Many stouts are now nitrogenated, meaning nitrogen has been dissolved in the beer. This gives the stout a superior texture, as brewer Jeffin John explained when he spoke to Brewer World: "Nitro stouts are basically stouts that are infused with nitrogen. This gives the foam of the beer a cascading effect of tiny bubbles creating a thick texture with a creamy mouthfeel. Non-nitro stouts and other beers are typically more carbonated than their nitro counterparts and that's why, they tend to be fizzier in terms of mouthfeel."

Guinness was the first to use nitrogenated beers on draught. The company was also the first to create nitrogenated canned beers. Initially, these were made by placing a plastic widget in a can of beer. This maintained the pressure of the beer until it was opened and the nitrogen escaped creating the cascading effect, creamy texture, and soft head many associate with the beer style.

In the U.S., nitro beers were first championed by Left Hand Brewing in Colorado. This brewery claims to be the first craft brewery to create perfectly nitrogenated bottled beers without a widget. The brewery has used this technical know-how to sell a range of nitro stouts, many of them award-winning.

After dropping in popularity, stout is making a comeback

During the latter half of the 20th century, stouts fell out of fashion. In the U.K. during the 1980s there were only 29 breweries producing stout. Thankfully, stout has bounced back. The 2010s saw many British breweries producing their own type of stout. In 2018, stout was even named the fastest-growing beer style in the U.K.
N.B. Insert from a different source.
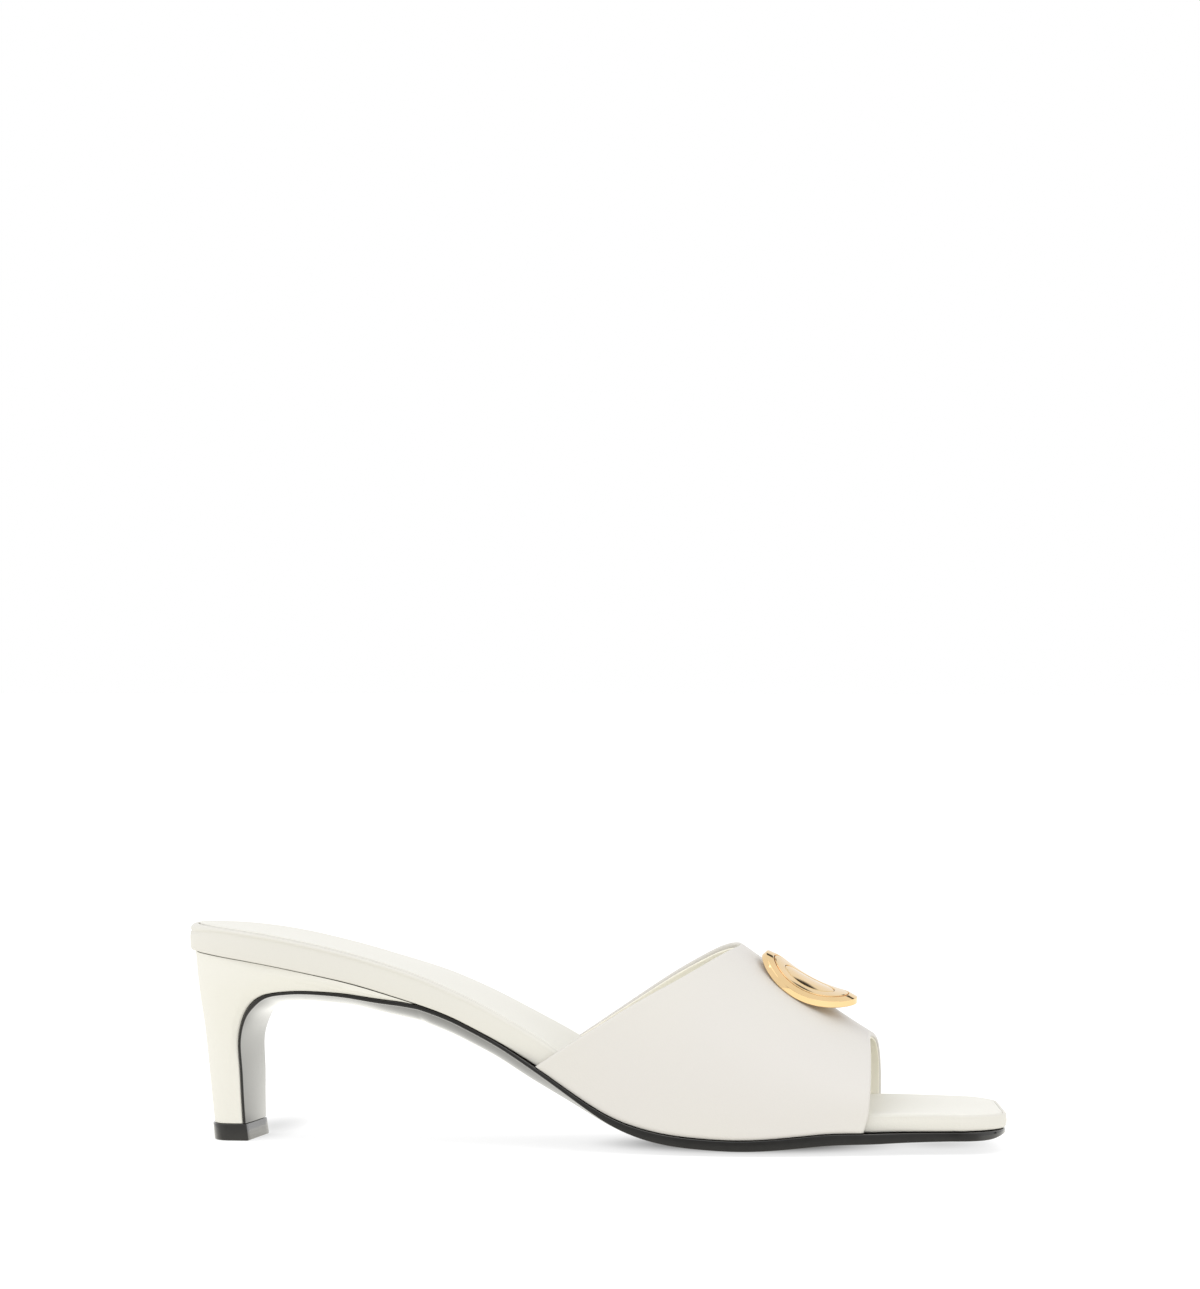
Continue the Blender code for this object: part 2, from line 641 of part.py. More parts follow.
def foot_x(turn):
    """Where the throat line meets the sole, on the lateral side, at 0, or the medial one."""
    return crossing(THROAT, lambda x: under_z(x, 2.0 * turn - 1.0) > throat_z(x, turn))


def front_x(turn):
    """Front edge of the vamp at this turn."""
    return FRONT_X + smooth(FRONT, "offset", turn)


def upper():
    """One hollow band over the foot, open at the throat, at the toe and underneath."""
    turns = [k / VAMP_STEPS_ROUND for k in range(VAMP_STEPS_ROUND + 1)]

    def skin(out):
        rows = []
        for step in range(VAMP_STEPS_LONG + 1):
            share = step / VAMP_STEPS_LONG
            row = []
            for turn in turns:
                start = throat_x(turn)
                row.append(vamp_point(start + (front_x(turn) - start) * share, turn, out))
            feet = []
            for turn in (0.0, 1.0):
                start = foot_x(turn)
                end = front_x(turn) - FRONT_TUCK
                x, y, _ = vamp_point(start + (end - start) * share, turn, out)
                feet.append((x, y, under_z(x, 2.0 * turn - 1.0)))
            rows.append([feet[0], *row, feet[1]])
        return rows
    return closed_solid(skin(WALL), [], skin(0.0))


# ------------------------------------------------------------------ ornament
def vamp_height(x, y):
    """Height of the vamp's outer face over a point of the plan, near the ridge."""
    lateral = y < RIDGE_Y
    roundness = ROUND_LATERAL if lateral else ROUND_MEDIAL
    side = smooth(PLAN, "lateral", x) + RIDGE_Y if lateral else smooth(PLAN, "medial", x) - RIDGE_Y
    share = abs(y - RIDGE_Y) / (side + GAP + WALL)
    rim = rim_z(x)
    return rim + (smooth(RIDGE, "z", x) + WALL - rim) * (1.0 - share ** roundness) ** (1.0 / roundness)


def ornament():
    """Bowed oval plate with a flat ring and a low boss, just off the leather of the ridge."""
    ahead, behind = (vamp_height(ORNAMENT_X + step, ORNAMENT_Y) for step in (1.0, -1.0))
    slope = math.atan(0.5 * (ahead - behind)) + ORNAMENT_PITCH
    forward = Vector((math.cos(slope), 0.0, math.sin(slope)))
    level = Vector((-math.sin(slope), 0.0, math.cos(slope)))
    side = Vector((0.0, 1.0, 0.0))
    sideways = side * math.cos(ORNAMENT_TILT) + level * math.sin(ORNAMENT_TILT)
    upwards = level * math.cos(ORNAMENT_TILT) - side * math.sin(ORNAMENT_TILT)
    centre = Vector((ORNAMENT_X, ORNAMENT_Y, vamp_height(ORNAMENT_X, ORNAMENT_Y)))

    def seat(along, across, height):
        lean = 2.0 * ORNAMENT_SAG * along / ORNAMENT_HALF_LENGTH ** 2
        stretch = math.hypot(1.0, lean)
        bow = ORNAMENT_SAG * (along / ORNAMENT_HALF_LENGTH) ** 2
        bow -= ORNAMENT_DROOP * (across / ORNAMENT_HALF_WIDTH) ** 2
        return tuple(centre + forward * (along - height * lean / stretch) + sideways * across
                     + upwards * (bow + height / stretch))

    rings = []
    for row in OVAL:
        ring = []
        for k in range(ORNAMENT_SIDES):
            angle = 2.0 * math.pi * k / ORNAMENT_SIDES
            ring.append(seat(row.radius * ORNAMENT_HALF_LENGTH * math.cos(angle),
                             row.radius * ORNAMENT_HALF_WIDTH * math.sin(angle), row.height))
        rings.append(ring)
    crown = OVAL[-1].height + ORNAMENT_CROWN
    return ring_solid(rings, seat(0.0, 0.0, OVAL[0].height), seat(0.0, 0.0, crown))


# ------------------------------------------------------------------ shoe
def stand_on_origin(pieces):
    """Moves all meshes so that the shoe stands on z = 0, centred over the origin."""
    corners = [vertex.co for piece in pieces for vertex in piece.data.vertices]
    low = [min(corner[axis] for corner in corners) for axis in range(3)]
    high = [max(corner[axis] for corner in corners) for axis in range(3)]
    shift = Vector((-0.5 * (low[0] + high[0]), -0.5 * (low[1] + high[1]), -low[2]))
    for piece in pieces:
        piece.data.transform(Matrix.Translation(shift))


def main():
    """Builds every piece of the shoe."""
    for old in list(bpy.data.objects):
        bpy.data.objects.remove(old, do_unlink=True)
    pieces = [
        add_piece("outsole", outsole(), BLACK),
        add_piece("footbed", footbed(), IVORY),
        add_piece("insole", insole(), CREAM),
        add_piece("heel", heel(), IVORY),
        add_piece("top_lift", top_lift(), RUBBER),
        add_piece("upper", upper(), IVORY),
        add_piece("ornament", ornament(), GOLD),
    ]
    stand_on_origin(pieces)


main()
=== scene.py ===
"""Finished looks of a heeled slide sandal: an ivory leather mule with an open, square toe.

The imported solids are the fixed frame. Each visible piece is a fine mesh in the place of
its solid, with a procedural material of its own, and rides on the shoe's one body.

Sizes are in millimetres: x runs from the back of the heel seat towards the toe, y from
the shoe's centre line towards the inner (medial) side, and z up from the ground.
Placement turns them into the frame's metres.
"""
import logging
import math
from dataclasses import dataclass, field
from enum import Enum
from functools import cached_property
from typing import Callable, NamedTuple, Sequence

import bpy
import numpy as np
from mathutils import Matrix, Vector

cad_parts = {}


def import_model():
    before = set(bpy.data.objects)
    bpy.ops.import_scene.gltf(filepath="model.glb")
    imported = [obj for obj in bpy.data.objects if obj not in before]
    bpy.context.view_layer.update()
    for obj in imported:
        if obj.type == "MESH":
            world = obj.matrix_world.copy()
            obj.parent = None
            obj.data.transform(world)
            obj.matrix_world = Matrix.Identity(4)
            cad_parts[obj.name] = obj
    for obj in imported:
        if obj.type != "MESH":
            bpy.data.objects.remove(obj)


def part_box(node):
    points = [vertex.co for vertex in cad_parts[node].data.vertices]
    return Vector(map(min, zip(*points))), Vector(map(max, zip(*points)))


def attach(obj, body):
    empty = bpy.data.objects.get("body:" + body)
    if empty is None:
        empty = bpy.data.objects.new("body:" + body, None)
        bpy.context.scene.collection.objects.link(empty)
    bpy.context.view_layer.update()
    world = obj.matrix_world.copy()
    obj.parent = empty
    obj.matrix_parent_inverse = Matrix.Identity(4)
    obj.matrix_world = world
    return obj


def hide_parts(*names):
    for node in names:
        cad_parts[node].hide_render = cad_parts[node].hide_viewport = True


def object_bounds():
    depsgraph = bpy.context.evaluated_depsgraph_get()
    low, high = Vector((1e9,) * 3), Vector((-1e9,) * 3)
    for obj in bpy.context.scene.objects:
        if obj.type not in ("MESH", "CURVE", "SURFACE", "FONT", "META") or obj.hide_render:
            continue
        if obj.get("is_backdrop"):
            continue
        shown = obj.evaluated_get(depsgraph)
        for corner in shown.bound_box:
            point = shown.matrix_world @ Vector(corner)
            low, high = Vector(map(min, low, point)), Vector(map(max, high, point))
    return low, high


LOG = logging.getLogger("mule")
MM = 0.001
GAP = 0.3                 # clearance between neighbouring pieces
BODY = "root"
QUARTER_TURN = 0.5 * math.pi
FULL_TURN = 2.0 * math.pi
ROUNDING_SHARE = 0.48     # a rounding takes up to this share of the sides that meet there
CROWDING = 0.4            # how strongly even_to_edges draws points to the edges
LINING_THICKNESS = 0.5
LAYER_GAP = 0.05          # clearance between lining and leather
LINING_SET_BACK = 0.5     # how far the lining's edges stay behind the leather's
LINING_FOOT = 0.97        # share of the height at the foot that the lining comes down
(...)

This popularity has seen huge brands, like Theakston, adding stouts to their portfolios in recent years. Simon Theakston, joint managing director of T&R Theakston, explained the decision to launch a stout in 2023 during a conversation with The Drinks Business: "We've been in discussions with Brennan's for a while as we saw synergies between our two brands and were keen to add a traditional Irish stout to our range. This addition is coming at a time when we're seeing consumer demand for dark beers and stouts increase."

Stout is now performing well in the U.S. American stout posted healthy sales during the latter part of the 2010s. Guinness is doing so well stateside that a new brewery is about to open in Chicago.

Stout can be paired with a variety of foods

We have already seen how stouts can be paired with oysters. While an excellent combination, this is far from the extent of stout-related food and beer pairings. Other shellfish and crustaceans also prove a good match for stouts, especially those with sweet flesh, like crabs. New England chowder is also fantastic when served alongside rich, dark stouts.

Flavored stouts pair well with a variety of foods. For example, coffee stout is a well-loved accompaniment to mild blue cheese, although some believe sweeter stouts perform better in this instance. This was highlighted by cheesemaker Rachel Schaal to Culture: "With a blue, I'm looking for anything that's got a little bit of residual sweetness about it, like a milk stout...beautiful." Vanilla stouts, on the other hand, demand maximum sweetness and are great when served alongside fruity desserts.